- [Lines of data]
*-*-*

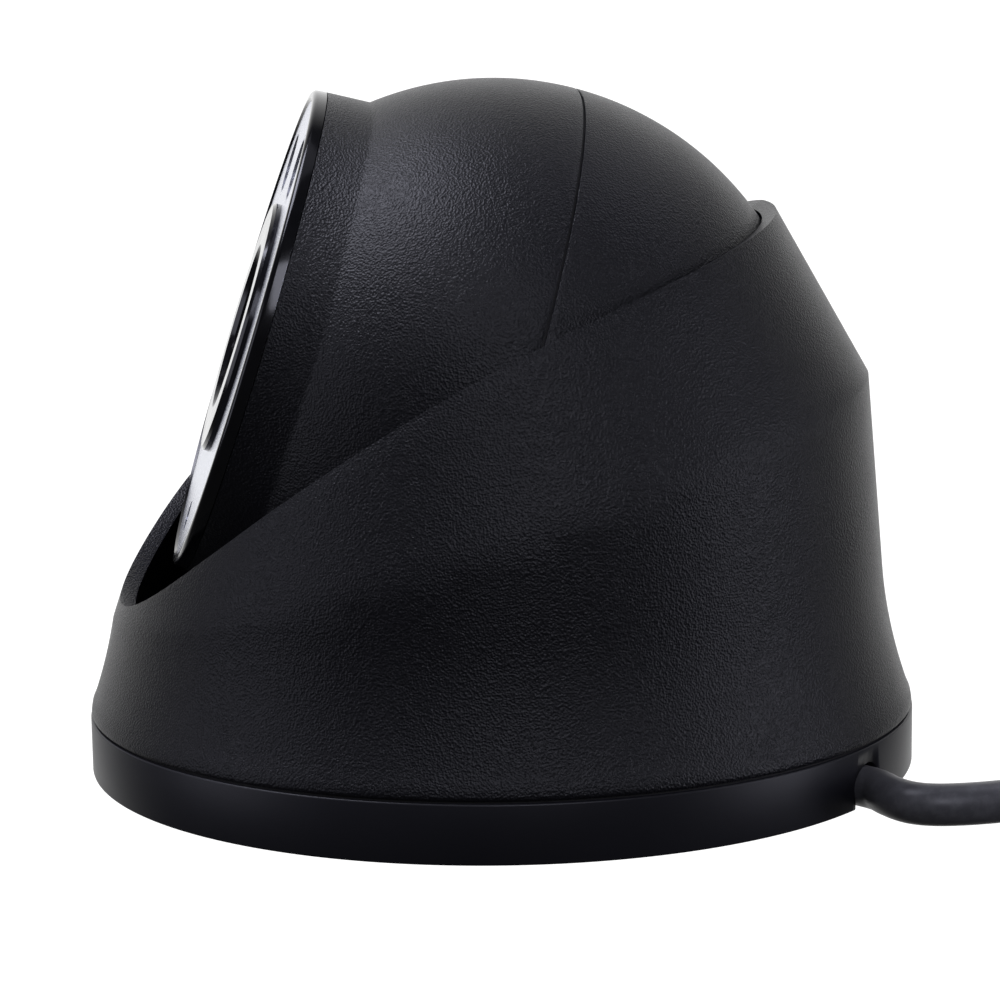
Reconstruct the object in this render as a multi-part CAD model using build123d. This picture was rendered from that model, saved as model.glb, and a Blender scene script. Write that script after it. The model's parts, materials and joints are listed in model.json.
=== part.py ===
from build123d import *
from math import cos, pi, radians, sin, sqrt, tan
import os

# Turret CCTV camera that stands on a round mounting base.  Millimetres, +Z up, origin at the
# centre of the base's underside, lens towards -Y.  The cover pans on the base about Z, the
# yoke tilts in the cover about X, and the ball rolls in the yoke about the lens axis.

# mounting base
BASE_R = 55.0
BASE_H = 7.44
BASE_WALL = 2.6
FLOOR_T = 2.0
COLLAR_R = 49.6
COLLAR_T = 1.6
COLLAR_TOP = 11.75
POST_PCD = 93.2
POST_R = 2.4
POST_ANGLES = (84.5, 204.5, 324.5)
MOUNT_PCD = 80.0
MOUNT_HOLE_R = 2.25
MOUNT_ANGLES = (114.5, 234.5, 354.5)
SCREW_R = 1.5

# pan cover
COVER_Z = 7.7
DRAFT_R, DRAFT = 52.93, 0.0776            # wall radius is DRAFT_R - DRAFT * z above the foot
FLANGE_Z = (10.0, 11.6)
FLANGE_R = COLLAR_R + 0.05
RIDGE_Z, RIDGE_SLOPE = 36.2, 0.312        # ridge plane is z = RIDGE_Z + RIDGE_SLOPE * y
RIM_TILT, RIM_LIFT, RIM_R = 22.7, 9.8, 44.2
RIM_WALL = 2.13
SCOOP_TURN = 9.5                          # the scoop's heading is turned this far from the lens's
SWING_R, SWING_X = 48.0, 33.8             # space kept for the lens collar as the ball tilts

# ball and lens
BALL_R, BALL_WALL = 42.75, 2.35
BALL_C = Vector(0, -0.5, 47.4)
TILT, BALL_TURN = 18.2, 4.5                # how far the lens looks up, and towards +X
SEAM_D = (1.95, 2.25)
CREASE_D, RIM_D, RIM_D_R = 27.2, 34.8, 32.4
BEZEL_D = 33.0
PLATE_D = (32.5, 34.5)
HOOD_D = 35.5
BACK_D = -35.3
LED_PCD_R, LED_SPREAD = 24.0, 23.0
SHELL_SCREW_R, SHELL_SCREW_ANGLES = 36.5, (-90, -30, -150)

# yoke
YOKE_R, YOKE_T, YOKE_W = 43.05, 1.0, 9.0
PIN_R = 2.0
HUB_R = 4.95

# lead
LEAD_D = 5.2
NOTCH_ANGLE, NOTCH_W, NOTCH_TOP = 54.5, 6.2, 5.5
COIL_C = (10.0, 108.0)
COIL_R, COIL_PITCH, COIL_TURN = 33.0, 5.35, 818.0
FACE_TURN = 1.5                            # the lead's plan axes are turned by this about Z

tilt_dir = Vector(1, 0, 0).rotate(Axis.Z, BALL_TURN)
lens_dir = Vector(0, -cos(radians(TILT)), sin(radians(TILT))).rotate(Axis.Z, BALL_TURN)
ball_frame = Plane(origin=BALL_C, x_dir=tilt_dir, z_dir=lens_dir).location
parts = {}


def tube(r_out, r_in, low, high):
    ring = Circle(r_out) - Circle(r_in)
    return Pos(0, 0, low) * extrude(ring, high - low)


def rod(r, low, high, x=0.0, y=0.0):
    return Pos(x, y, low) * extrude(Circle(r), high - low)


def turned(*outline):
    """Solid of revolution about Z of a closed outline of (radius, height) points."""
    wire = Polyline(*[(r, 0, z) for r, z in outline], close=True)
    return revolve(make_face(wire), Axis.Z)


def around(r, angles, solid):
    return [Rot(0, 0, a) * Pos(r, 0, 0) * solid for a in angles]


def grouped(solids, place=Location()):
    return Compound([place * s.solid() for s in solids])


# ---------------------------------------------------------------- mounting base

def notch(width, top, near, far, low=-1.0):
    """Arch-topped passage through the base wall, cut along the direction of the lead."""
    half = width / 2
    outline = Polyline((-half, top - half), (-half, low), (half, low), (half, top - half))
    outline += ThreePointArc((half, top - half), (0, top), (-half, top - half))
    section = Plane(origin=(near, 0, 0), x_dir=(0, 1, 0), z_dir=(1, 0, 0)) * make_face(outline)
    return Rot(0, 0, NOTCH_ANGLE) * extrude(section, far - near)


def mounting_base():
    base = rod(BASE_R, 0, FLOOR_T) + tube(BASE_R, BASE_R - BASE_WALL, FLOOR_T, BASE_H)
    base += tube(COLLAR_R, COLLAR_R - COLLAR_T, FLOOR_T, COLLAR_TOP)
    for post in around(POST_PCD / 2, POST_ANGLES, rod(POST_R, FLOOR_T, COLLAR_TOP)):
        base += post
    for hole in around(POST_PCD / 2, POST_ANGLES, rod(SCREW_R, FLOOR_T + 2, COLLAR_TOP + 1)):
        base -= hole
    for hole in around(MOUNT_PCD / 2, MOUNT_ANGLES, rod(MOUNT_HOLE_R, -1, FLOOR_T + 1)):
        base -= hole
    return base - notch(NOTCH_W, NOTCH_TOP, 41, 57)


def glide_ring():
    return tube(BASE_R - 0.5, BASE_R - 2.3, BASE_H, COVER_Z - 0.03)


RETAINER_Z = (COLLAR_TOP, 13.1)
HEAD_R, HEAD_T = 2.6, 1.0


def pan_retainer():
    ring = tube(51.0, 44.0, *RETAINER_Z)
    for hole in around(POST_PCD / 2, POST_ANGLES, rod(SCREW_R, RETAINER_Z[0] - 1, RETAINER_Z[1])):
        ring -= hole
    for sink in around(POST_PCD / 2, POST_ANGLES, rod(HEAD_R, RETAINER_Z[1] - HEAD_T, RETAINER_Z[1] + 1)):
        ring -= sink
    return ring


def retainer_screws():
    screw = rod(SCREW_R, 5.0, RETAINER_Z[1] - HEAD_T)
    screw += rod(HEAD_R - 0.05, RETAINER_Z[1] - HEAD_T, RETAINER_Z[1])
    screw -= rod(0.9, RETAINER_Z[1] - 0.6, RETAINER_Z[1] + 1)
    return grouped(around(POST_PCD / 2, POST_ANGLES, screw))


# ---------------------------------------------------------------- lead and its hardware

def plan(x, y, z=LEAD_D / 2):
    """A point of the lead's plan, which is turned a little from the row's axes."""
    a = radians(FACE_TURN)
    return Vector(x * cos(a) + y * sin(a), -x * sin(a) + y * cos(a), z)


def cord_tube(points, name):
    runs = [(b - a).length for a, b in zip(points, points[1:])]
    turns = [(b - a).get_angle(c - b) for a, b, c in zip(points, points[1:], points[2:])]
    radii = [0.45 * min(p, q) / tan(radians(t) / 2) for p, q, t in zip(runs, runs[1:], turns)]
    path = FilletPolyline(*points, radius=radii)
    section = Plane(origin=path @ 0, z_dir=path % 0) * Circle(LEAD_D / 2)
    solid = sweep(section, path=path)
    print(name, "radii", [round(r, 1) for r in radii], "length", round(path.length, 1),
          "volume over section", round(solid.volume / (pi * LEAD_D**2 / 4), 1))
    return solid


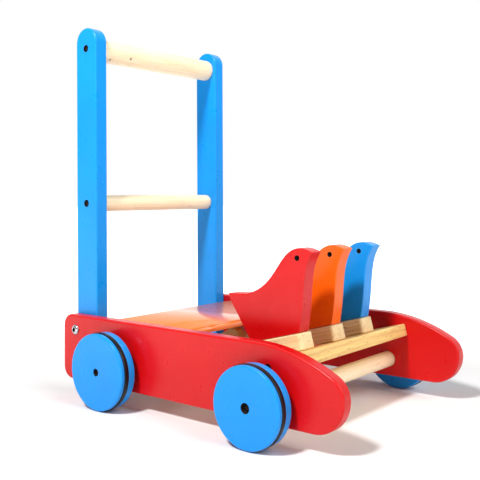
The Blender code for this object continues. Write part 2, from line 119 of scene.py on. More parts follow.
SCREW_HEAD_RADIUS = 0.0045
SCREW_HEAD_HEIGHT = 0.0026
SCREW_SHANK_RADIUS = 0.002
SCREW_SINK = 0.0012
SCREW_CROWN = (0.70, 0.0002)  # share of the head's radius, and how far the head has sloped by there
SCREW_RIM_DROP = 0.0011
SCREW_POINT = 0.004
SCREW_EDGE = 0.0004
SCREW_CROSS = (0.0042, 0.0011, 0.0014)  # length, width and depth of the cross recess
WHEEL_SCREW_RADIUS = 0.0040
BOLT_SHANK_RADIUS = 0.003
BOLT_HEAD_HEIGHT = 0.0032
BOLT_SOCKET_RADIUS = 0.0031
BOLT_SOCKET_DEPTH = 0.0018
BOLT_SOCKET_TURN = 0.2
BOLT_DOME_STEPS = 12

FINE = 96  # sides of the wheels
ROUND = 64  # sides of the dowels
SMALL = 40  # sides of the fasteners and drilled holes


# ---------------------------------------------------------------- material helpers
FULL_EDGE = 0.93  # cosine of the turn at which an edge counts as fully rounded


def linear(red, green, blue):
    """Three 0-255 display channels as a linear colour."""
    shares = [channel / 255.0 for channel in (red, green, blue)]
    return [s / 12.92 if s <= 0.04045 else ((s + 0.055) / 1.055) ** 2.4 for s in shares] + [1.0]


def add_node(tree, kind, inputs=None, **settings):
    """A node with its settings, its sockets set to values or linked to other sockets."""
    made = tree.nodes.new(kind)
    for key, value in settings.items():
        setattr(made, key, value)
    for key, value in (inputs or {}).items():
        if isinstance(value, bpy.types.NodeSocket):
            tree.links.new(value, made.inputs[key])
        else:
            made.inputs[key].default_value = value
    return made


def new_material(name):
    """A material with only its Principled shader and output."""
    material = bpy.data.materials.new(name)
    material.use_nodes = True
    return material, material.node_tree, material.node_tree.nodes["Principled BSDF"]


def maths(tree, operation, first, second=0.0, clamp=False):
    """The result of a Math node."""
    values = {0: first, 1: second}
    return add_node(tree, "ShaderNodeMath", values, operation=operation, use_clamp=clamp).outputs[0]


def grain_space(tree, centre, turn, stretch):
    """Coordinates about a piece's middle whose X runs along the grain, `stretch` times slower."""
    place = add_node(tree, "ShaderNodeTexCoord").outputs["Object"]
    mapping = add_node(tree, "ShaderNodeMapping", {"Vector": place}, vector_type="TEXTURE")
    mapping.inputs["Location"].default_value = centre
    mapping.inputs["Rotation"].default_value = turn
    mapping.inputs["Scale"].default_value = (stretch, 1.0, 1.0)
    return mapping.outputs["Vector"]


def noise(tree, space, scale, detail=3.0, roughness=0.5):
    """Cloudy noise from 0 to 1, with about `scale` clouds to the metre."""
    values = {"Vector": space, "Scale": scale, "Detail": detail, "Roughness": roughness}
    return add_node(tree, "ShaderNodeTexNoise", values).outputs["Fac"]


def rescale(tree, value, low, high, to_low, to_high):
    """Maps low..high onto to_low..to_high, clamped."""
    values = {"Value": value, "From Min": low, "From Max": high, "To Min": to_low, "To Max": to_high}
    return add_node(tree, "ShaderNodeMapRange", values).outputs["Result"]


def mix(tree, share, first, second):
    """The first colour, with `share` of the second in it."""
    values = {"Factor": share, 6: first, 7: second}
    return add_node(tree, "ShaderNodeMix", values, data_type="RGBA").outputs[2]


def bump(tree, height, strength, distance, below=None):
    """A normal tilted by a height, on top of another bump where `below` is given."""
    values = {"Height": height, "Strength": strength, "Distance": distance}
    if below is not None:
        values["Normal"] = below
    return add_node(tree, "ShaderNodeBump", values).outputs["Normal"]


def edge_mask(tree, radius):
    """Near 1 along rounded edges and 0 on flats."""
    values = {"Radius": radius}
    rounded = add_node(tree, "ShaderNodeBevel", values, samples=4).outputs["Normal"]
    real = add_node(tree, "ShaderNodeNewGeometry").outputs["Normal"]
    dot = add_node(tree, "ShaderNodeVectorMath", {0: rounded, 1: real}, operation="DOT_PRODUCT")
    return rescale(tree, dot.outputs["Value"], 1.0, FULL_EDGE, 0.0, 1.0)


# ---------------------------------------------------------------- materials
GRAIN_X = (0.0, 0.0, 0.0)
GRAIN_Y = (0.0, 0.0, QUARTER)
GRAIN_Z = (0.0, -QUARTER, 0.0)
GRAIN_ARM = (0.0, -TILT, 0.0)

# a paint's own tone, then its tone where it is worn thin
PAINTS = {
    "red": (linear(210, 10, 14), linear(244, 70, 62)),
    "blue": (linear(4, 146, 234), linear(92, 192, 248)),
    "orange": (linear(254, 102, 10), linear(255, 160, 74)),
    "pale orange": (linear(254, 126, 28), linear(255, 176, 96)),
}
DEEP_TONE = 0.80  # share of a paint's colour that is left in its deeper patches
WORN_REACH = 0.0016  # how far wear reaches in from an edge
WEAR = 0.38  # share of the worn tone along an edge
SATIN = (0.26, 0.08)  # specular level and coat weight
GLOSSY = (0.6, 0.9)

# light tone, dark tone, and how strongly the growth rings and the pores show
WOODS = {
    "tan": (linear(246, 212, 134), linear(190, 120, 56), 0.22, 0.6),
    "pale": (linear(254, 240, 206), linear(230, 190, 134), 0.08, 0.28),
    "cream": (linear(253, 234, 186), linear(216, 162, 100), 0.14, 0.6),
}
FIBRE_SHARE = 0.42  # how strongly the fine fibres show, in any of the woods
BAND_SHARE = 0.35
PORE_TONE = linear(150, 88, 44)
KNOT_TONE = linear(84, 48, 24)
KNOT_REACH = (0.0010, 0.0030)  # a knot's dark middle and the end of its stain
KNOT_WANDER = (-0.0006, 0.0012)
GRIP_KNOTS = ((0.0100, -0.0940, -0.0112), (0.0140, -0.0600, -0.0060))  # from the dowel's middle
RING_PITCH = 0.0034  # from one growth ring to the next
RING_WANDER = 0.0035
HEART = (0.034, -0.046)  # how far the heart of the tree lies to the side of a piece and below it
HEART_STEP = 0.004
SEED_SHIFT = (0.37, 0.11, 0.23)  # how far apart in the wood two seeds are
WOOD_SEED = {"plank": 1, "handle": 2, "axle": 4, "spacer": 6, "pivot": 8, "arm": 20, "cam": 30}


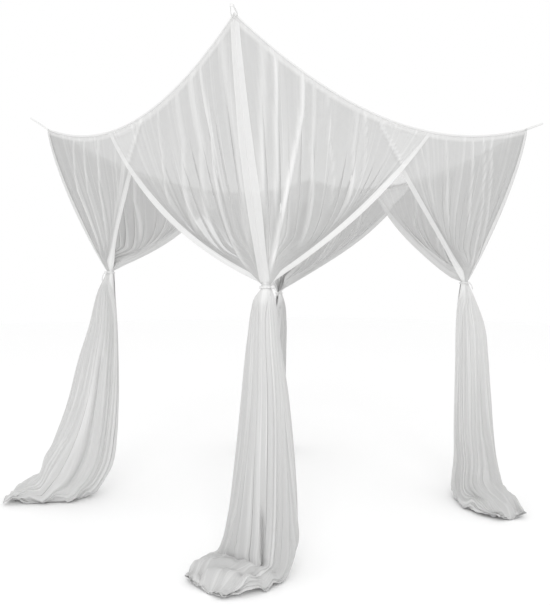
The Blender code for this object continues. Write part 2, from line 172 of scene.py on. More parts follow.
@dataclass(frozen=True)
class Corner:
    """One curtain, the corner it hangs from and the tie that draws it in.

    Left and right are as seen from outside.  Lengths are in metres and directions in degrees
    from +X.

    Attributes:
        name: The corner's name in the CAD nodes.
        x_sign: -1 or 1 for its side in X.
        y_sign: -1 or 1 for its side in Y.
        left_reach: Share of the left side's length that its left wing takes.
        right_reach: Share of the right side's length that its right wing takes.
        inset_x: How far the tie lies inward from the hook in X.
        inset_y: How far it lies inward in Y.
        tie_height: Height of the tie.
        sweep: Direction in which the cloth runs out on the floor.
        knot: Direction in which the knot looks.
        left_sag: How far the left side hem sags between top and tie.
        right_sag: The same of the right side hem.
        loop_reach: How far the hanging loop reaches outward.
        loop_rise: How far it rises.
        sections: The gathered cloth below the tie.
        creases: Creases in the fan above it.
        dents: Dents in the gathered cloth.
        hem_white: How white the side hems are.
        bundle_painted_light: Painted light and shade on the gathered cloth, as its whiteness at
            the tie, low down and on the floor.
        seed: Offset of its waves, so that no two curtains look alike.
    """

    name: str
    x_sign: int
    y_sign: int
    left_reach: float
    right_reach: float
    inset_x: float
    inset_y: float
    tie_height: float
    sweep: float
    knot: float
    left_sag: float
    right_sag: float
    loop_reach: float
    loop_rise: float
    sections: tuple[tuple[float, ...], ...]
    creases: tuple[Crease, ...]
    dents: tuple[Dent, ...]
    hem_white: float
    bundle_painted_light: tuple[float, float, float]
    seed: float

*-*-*

- [DIRECTION]
Transcribe, word for word, every line from the line with "119 of scene.py on. More parts follow." to the line with "values, operation=operation, use_clamp=clamp).outputs[0]", inclusive, and output nothing else.

- [ANSWER TO THIS PROBLEM]
The Blender code for this object continues. Write part 2, from line 119 of scene.py on. More parts follow.
SCREW_HEAD_RADIUS = 0.0045
SCREW_HEAD_HEIGHT = 0.0026
SCREW_SHANK_RADIUS = 0.002
SCREW_SINK = 0.0012
SCREW_CROWN = (0.70, 0.0002)  # share of the head's radius, and how far the head has sloped by there
SCREW_RIM_DROP = 0.0011
SCREW_POINT = 0.004
SCREW_EDGE = 0.0004
SCREW_CROSS = (0.0042, 0.0011, 0.0014)  # length, width and depth of the cross recess
WHEEL_SCREW_RADIUS = 0.0040
BOLT_SHANK_RADIUS = 0.003
BOLT_HEAD_HEIGHT = 0.0032
BOLT_SOCKET_RADIUS = 0.0031
BOLT_SOCKET_DEPTH = 0.0018
BOLT_SOCKET_TURN = 0.2
BOLT_DOME_STEPS = 12

FINE = 96  # sides of the wheels
ROUND = 64  # sides of the dowels
SMALL = 40  # sides of the fasteners and drilled holes


# ---------------------------------------------------------------- material helpers
FULL_EDGE = 0.93  # cosine of the turn at which an edge counts as fully rounded


def linear(red, green, blue):
    """Three 0-255 display channels as a linear colour."""
    shares = [channel / 255.0 for channel in (red, green, blue)]
    return [s / 12.92 if s <= 0.04045 else ((s + 0.055) / 1.055) ** 2.4 for s in shares] + [1.0]


def add_node(tree, kind, inputs=None, **settings):
    """A node with its settings, its sockets set to values or linked to other sockets."""
    made = tree.nodes.new(kind)
    for key, value in settings.items():
        setattr(made, key, value)
    for key, value in (inputs or {}).items():
        if isinstance(value, bpy.types.NodeSocket):
            tree.links.new(value, made.inputs[key])
        else:
            made.inputs[key].default_value = value
    return made


def new_material(name):
    """A material with only its Principled shader and output."""
    material = bpy.data.materials.new(name)
    material.use_nodes = True
    return material, material.node_tree, material.node_tree.nodes["Principled BSDF"]


def maths(tree, operation, first, second=0.0, clamp=False):
    """The result of a Math node."""
    values = {0: first, 1: second}
    return add_node(tree, "ShaderNodeMath", values, operation=operation, use_clamp=clamp).outputs[0]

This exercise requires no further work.